To me, taking a normal item—a t-shirt, say, or a water bottle—and slapping an Apple logo onto it doesn’t magically make it special. But don’t tell that to the hordes crowding the Apple Company Store in Cupertino, California.
Located in the heart of the Apple campus, the Apple Company Store looks more like a university bookstore than one of Apple’s own pristine retail outlets. And the Company Store is unlike your local Apple Store in other ways. You can’t make a Genius Bar appointment; there aren’t any support services offered. You can’t buy a Mac or other big ticket items there.
You can buy software and accessories. There are speakers, headphones, and iPod accessories in abundance; a large bookshelf displays a selection of software comparable to anything you’d find in an Apple retail store. Notably, the day I visited there wasn’t a large selection of accessories for the iPhone 4, but cases for the earlier phones were in no short supply.
But the real reason enthusiasts flock to the Store is that it’s the only place in the world they can legally buy Apple-brand merchandise. You’ll find t-shirts, dress shirts, athletic jerseys, coffee mugs, notepads, water bottles, and more, all sporting that famous fruit logo.
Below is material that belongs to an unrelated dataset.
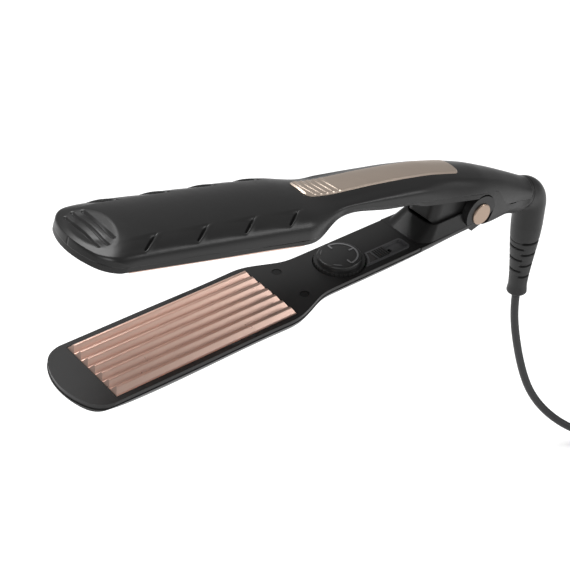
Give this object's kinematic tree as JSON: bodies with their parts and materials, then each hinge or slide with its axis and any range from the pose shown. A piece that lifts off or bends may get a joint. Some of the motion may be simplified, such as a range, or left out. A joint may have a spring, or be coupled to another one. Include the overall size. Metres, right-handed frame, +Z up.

Unfortunately, a lot of that merch doesn’t live up to Apple’s own design standards. The t-shirts are your usual cheap cotton numbers, with only a small logo to distinguish them. Same goes for the mugs and other knick-knacks: they look like generic goods with an Apple sticker slapped on.
Not everything in the store is so unremarkable. The Justin Long fan in me had to suppress a squeal upon finding the blue tee bearing his catchphrase, “Hello I’m a Mac.” Apple enthusiasts will be proud to sport an “I visited the Mothership” shirt.
While I was warned that prices at the Store were inflated, I actually found them to be quite reasonable: A short-sleeved shirt ran about twenty dollars, and sweatshirts were closer to forty. The items on sale were more than fairly priced: baby jumpers with the Apple logo were going for a mere five bucks.
For many of the shoppers at the Apple Company Store, just being on the campus and thinking about the innovation taking place within the nearby walls is probably more interesting than a bag full of Hanes-brand clothing. Tourists arrive by the busload (literally), and their excitement is contagious. I wouldn’t recommend that you plan your next family vacation around a visit to Cupertino. But if you have a beanie-with-an-Apple-logo shaped void in your life, there’s simply no other place to fill it.